L'étude admet cependant que cet inventaire ne suffit pas à "mesurer le degré de civisme fiscal des entreprises multinationales". En effet, l'implantation d'une filiale dans un paradis fiscal peut être justifiée par la présence d'un marché et d'une activité réelle.

"La présence de filiales dans les paradis fiscaux n'est pas problématique en soi. Le problème, c'est l'opacité qui entoure ces filiales. Si les entreprises n'ont rien à cacher, elles devraient être en mesure de publier leurs résultats et bénéfices détaillés pays par pays", a expliqué à l'AFP Jean Merckaert, qui a piloté l'étude. Face à ce manque de transparence, l'OCDE est bien décidée à "réellement changer les règles du jeu" en s'attaquant à l'évasion et la fraude fiscale, selon son secrétaire général Angel Gurria.

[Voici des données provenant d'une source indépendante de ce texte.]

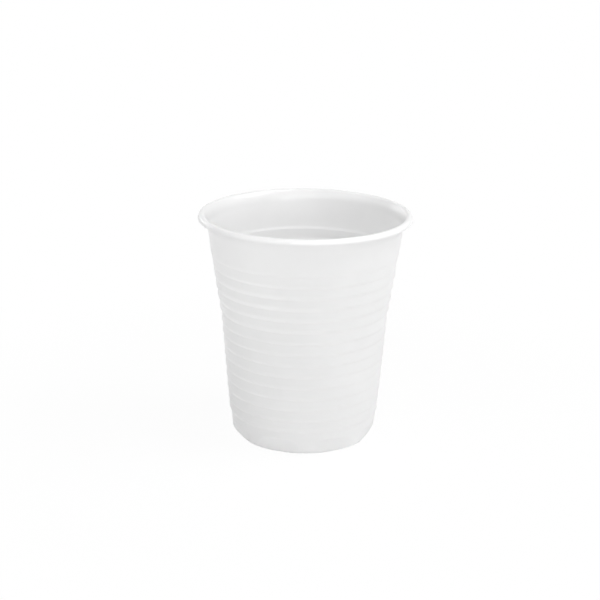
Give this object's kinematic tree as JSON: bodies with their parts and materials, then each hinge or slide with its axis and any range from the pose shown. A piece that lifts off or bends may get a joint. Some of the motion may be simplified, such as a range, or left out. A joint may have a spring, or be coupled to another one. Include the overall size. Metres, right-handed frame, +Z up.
{
  "type": "disposable cup",
  "caption": "White disposable drinking cup formed from one thin plastic sheet, with a rolled rim, a ribbed tapered wall and low arches round the foot.",
  "frame": {"origin": "centre of the foot ring's underside, on the surface that the cup stands on", "axes": "+Z up along the cup's axis, towards the open mouth; +X and +Y pass through two of the lands between the arches of the foot"},
  "size_m": [0.0702, 0.0702, 0.0758],
  "materials": {
    "cup_plastic": "soft gloss, slightly translucent white"
  },
  "bodies": {
    "root": {"cup": "cup_plastic"}
  },
  "joints": []
}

L'organisation a présenté jeudi sa norme d'échange automatique de données fiscales inspirée de ce qui ce fait déjà outre-Manche, qu'elle espère voir adopter par le plus grand nombre de pays sur la base du volontariat. Ce système, qui entre dans le cadre de l'échange automatique de renseignements que le G20 s'est engagé à mettre en place d'ici fin 2015, ne concerne toutefois que les particuliers.

Son volet entreprises, qui repose sur l'idée de détailler pays par pays les effectifs et résultats des sociétés, n'en est pour le moment qu'à un stade préliminaire.

La fraude fiscale est toutefois depuis plusieurs mois au coeur du débat public en France, ravivé par les accusations d'évasion fiscale portées contre les géants américains Google et McDonald's, poussant les pouvoirs publics à agir.

Ainsi, à partir du 1er janvier 2015, les banques françaises auront l'obligation d'expliquer en détail leur présence dans chaque pays, et donc dans chaque paradis fiscal. Une règle dont sont pour l'heure épargnés les autres secteurs puisque la France conditionne son application à une décision similaire au niveau européen. Ce que refuse l'Allemagne et le Royaume-Uni.

En 2009, la France avait élaboré une liste des États et territoires non coopératifs en matière fiscale. Les Bermudes et Jersey, en ont été exclus rapidement, au grand étonnement des ONG.

"Il y a une prise de conscience de l'ampleur du phénomène, mais malgré les effets de manche, la réponse politique reste extrêmement timorée", a déploré Jean Merckaert.

"Les initiatives récentes vont dans le bon sens, mais l'opacité orchestrée par les paradis fiscaux est encore omniprésente. Il faut des contreparties aux faveurs accordées aux entreprises, et l'une de ces contreparties, c'est la transparence", a-t-il conclu.